Dorra’s book was first released in April, at a remarkably critical juncture for the Brotherhood. While the old brothers won the recognition of the military for the group after decades of persecution and an official ban, they couldn’t silence rising voices of discontent within their ranks.
For the first time, young Brothers echoed, in public, resilient demands for internal reforms that would ensure better representation of their generation in the group’s decision-making bodies and the development of a more sophisticated political outlook. Most of these young cadres refused to join the group’s newly approved Freedom and Justice Party insisting that the party should have been totally independent form the Brotherhood’s proselytizing bodies.
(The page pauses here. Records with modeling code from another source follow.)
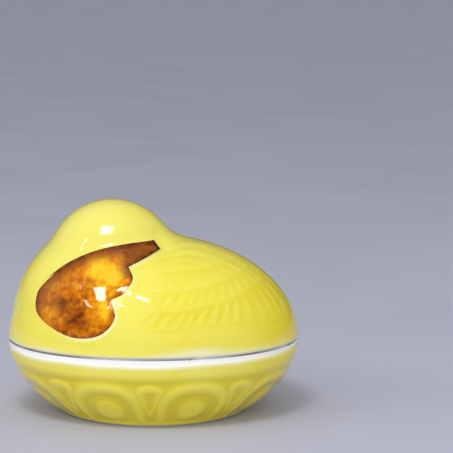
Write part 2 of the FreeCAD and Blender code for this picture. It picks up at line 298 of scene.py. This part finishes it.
surface.inputs["Coat Roughness"].default_value = 0.04
swell = shade.node("Group", {"Grain": fine, "Share": 0.12}, node_tree=glaze_swell).outputs["Height"]
shade.feed(shade.bumps(swell, 0.0001), surface.inputs["Normal"])
bowl_glaze.data.materials.append(yellow)


# Lid glaze. The duck's rounded body, breast and head in one skin, with rows of feathers on both
# wings, carved as shallow steps with slanting barbs. The glaze ends just above the rim, and dips
# under the amber of the face.
HEAD_X = -10.08
DUCK = (  # centre and half sizes of body, breast and head; heights count from the rim
    ((0, 0, 0), (36, 28, 25.3)),
    ((-9.0, 0, 4.984), (25.632, 21.98, 24.528)),
    ((HEAD_X, 0, 20.2), (15.2, 13.6, 14.2)),
)
SOFTNESS = 0.8  # of the union of the three
HALVINGS = 30  # steps of each search for the skin
FEATHER_STEP, BARB_DEPTH, RIDGE_DEPTH = 0.15, 0.07, 0.06
STROKES = [1.8, 1.1, 0.35, 0.25, 0.0]  # how deep the barbs are cut in each row, from below


def bell(value, centre, spread):
    return np.exp(-(((value - centre) / spread) ** 2))


def ellipsoid_distance(points, centre, radii):
    near = (points - np.array(centre)) / np.array(radii)
    size = np.sqrt((near**2).sum(-1))
    slope = np.sqrt(((near / np.array(radii)) ** 2).sum(-1)) + 1e-9
    return size * (size - 1) / slope


def duck_distance(points):
    """About how far points lie outside the duck's skin. Heights count from the rim."""
    parts = np.stack([ellipsoid_distance(points, centre, radii) for centre, radii in DUCK])
    nearest = parts.min(0)
    softness = SOFTNESS * np.clip(0.02 + points[..., 2] / 16.0, 0.01, 1)
    return nearest - softness * np.log(np.exp((nearest - parts) / softness).sum(0))


def reach(start, ray, inset):
    """Where rays cross the duck's skin, moved in by inset."""
    near, far = np.zeros(ray.shape[:-1]), np.full(ray.shape[:-1], 72.0)
    for _ in range(HALVINGS):
        middle = (near + far) / 2
        inside = duck_distance(start + middle[..., None] * ray) < -inset
        near, far = np.where(inside, middle, near), np.where(inside, far, middle)
    return start + middle[..., None] * ray


def outline():
    """The amber field's edge seen from the side: x, and height above the rim."""
    bill_below = [(2.2, 23.81), (-1.92, 21.83), (-5.2, 20.36)]
    upper_lobe = [(-5.2, 20.36), (-4.06, 17.77), (-5.33, 15.24), (-9.06, 13.14)]
    lower_lobe_and_top = [
        (-9.06, 13.14), (-7.92, 9.64), (-10.68, 5.86), (-16.13, 4.26), (-22.75, 5.66), (-27.77, 9.32),
        (-27.38, 13.96), (-21.97, 19.4), (-14.73, 23.2), (-6.87, 25.06), (0.54, 25.64),
    ]
    bill_end = [(0.54, 25.64), (2.2, 23.81)]
    spacing = 0.2
    line = []
    for run in (bill_below, upper_lobe, lower_lobe_and_top, bill_end):
        run = np.array(run)
        away = np.concatenate([[0], np.cumsum(np.hypot(*np.diff(run, axis=0).T))])
        places = np.linspace(0, away[-1], int(away[-1] / spacing) + 2)[:-1]
        if len(run) == 2:
            line.append(np.stack([np.interp(places, away, run[:, k]) for k in (0, 1)], -1))
            continue
        slope = np.gradient(run, away, axis=0)
        piece = np.searchsorted(away, places, side="right") - 1
        piece = np.clip(piece, 0, len(run) - 2)
        span = (away[piece + 1] - away[piece])[:, None]
        s = ((places - away[piece]) / span[:, 0])[:, None]
        line.append(
            (2 * s**3 - 3 * s**2 + 1) * run[piece]
            + (s**3 - 2 * s**2 + s) * span * slope[piece]
            + (3 * s**2 - 2 * s**3) * run[piece + 1]
            + (s**3 - s**2) * span * slope[piece + 1]
        )
    return np.concatenate(line)


face_edge = outline()


def face_distance(x, z):
    """Distance outside the amber field's edge, negative inside it, and the nearest edge point."""
    flat = np.stack([x.ravel(), z.ravel()], -1)
    best = np.full(len(flat), 1e9)
    which = np.zeros(len(flat), int)
    for n, corner in enumerate(face_edge):
        away = ((flat - corner) ** 2).sum(-1)
        closer = away < best
        best[closer], which[closer] = away[closer], n
    inside = np.zeros(len(flat), bool)
    for a, b in zip(face_edge, np.roll(face_edge, -1, 0)):
        crosses = (a[1] > flat[:, 1]) != (b[1] > flat[:, 1])
        at = a[0] + (flat[:, 1] - a[1]) / (b[1] - a[1] + 1e-12) * (b[0] - a[0])
        inside ^= crosses & (flat[:, 0] < at)
    away = np.sqrt(best) * np.where(inside, -1, 1)
    return away.reshape(x.shape), face_edge[which].reshape(*x.shape, 2)


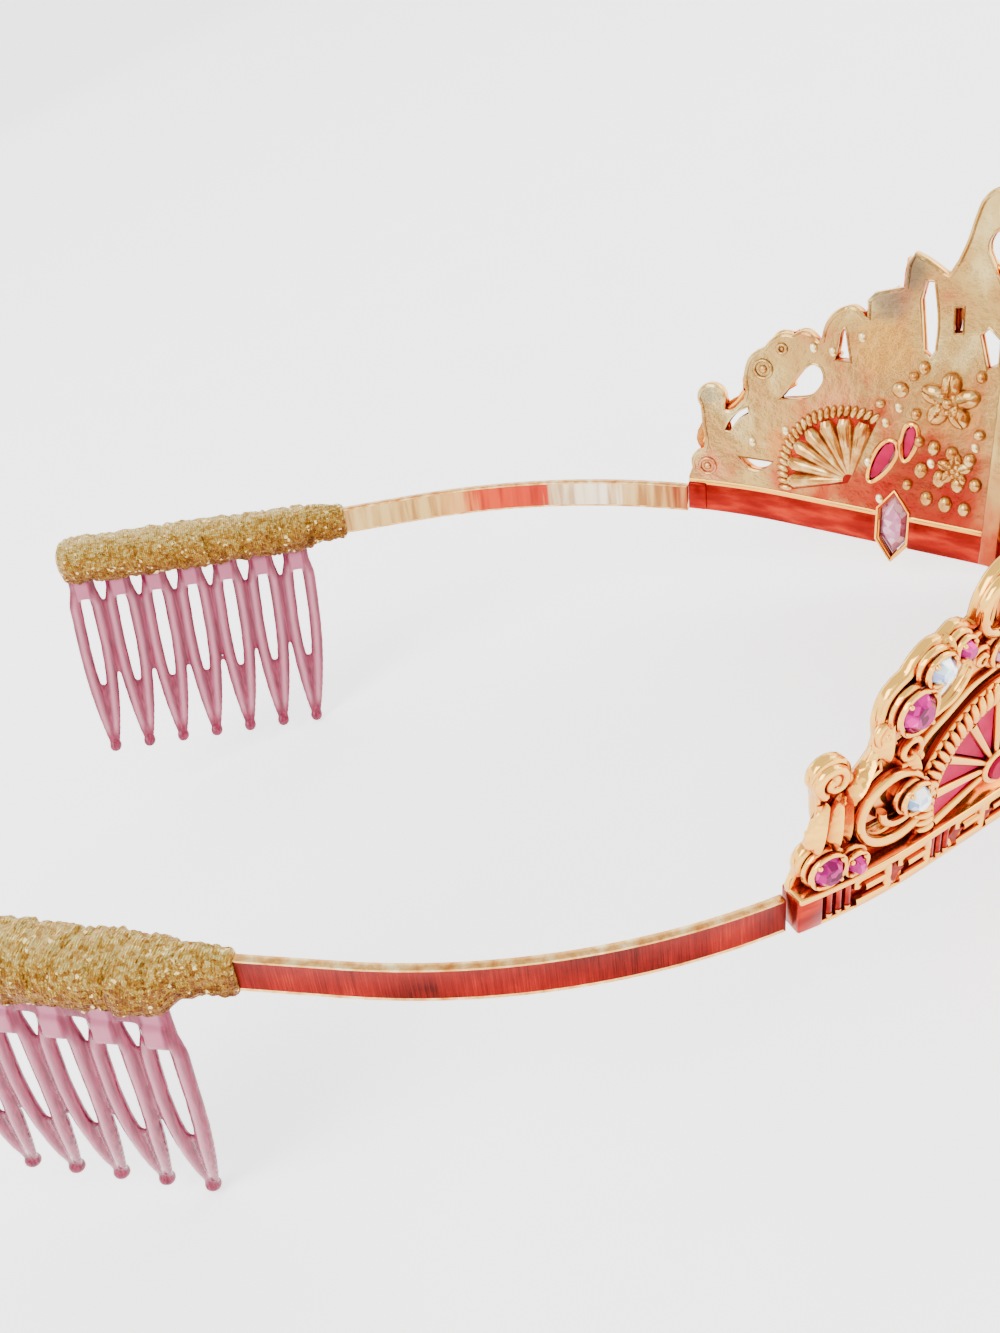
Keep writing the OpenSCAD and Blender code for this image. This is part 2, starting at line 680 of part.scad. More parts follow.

The group’s stalwarts turned a deaf ear to these demands, accusing the youth of acting against the organization's will. Despite this reaction, most of the angry youth still refuse to resign from the group and remain apologetic for their leaders.
Dorra decided to be more confrontational. In May, he resigned from the group, citing his dissatisfaction with the organization's insistence on keeping its religious and political activities interwoven.
“I declared my stance clearly when I disagreed with the group’s leadership,” Dorra told Al-Masry Al-Youm, blaming other young Brothers for their ambivalent positions.
“There are members who deal with the group as if it was their family or tribe despite their disagreement with its leaders. No matter what, they don’t want to leave… Those, who feel that the group doesn’t realize their ambitions should leave.”
Dorra was born and raised in the Delta province of Damietta. He was first introduced to the Brotherhood ideology in high school through one of his classmates.
“I was pious even before I came in contact with the Brotherhood. But I realized that my belonging to the group would help me remain religious. I learned a lot from the Muslim Brotherhood and I feel indebted to my teachers inside the group. However, now I find the group too tight to contain me,” Dorra said.
From the Muslim Brotherhood to Tahrir Square is Dorra’s second work criticizing the 83-year-old organization. Last year, he compiled many of his Facebook notes in a book titled I speak from within the Muslim Brotherhood. These notes drew a lot of attention as a unique insider’s testimony of the group’s flaws.
With an exceptionally poetic style, Dorra reflects on a set of sensitive issues including the position of youth within the organization and the strained relations between the Brotherhood and the rest of society. He criticizes the group’s self-victimizing discourse and argues that the Brothers were causing more harm than benefit to Islam by claiming that they were the sole representatives of true faith.
In the same book, Dorra seeks to challenge stereotypes of Brotherhood members. While the Brothers are commonly perceived as strictly conservative males, Dorra’s book draws a more realistic and humane portrait. By sharing some of his romantic memoirs and reflections with the reader, Dorra presents the Brother as an ordinary man who can fall in love, desire women and commit sins.
“I was aware that people didn’t know the Brotherhood youth well enough,” Dorra writes. “They perceive us as a bunch of religious youth with light beards on their faces… They don’t know how these youth live, think, make mistakes, love, desire…I only wanted people to see us as we are and learn that we are human beings made of blood and flesh…”
Although his first book was no less critical of the group, the context was different. While his recent work comes at a juncture where the author is burning bridges, Dorra’s first book stood as a self-critique manifesto that aimed at self-improvement. In the preface, the author dedicates the book to “the Muslim Brotherhood, my group which I adore and to which I address a friendly reproach.”
Now as Dorra has officially broken with the Brotherhood, he is monitoring emerging political parties hoping to find one that he relates to and could eventually join.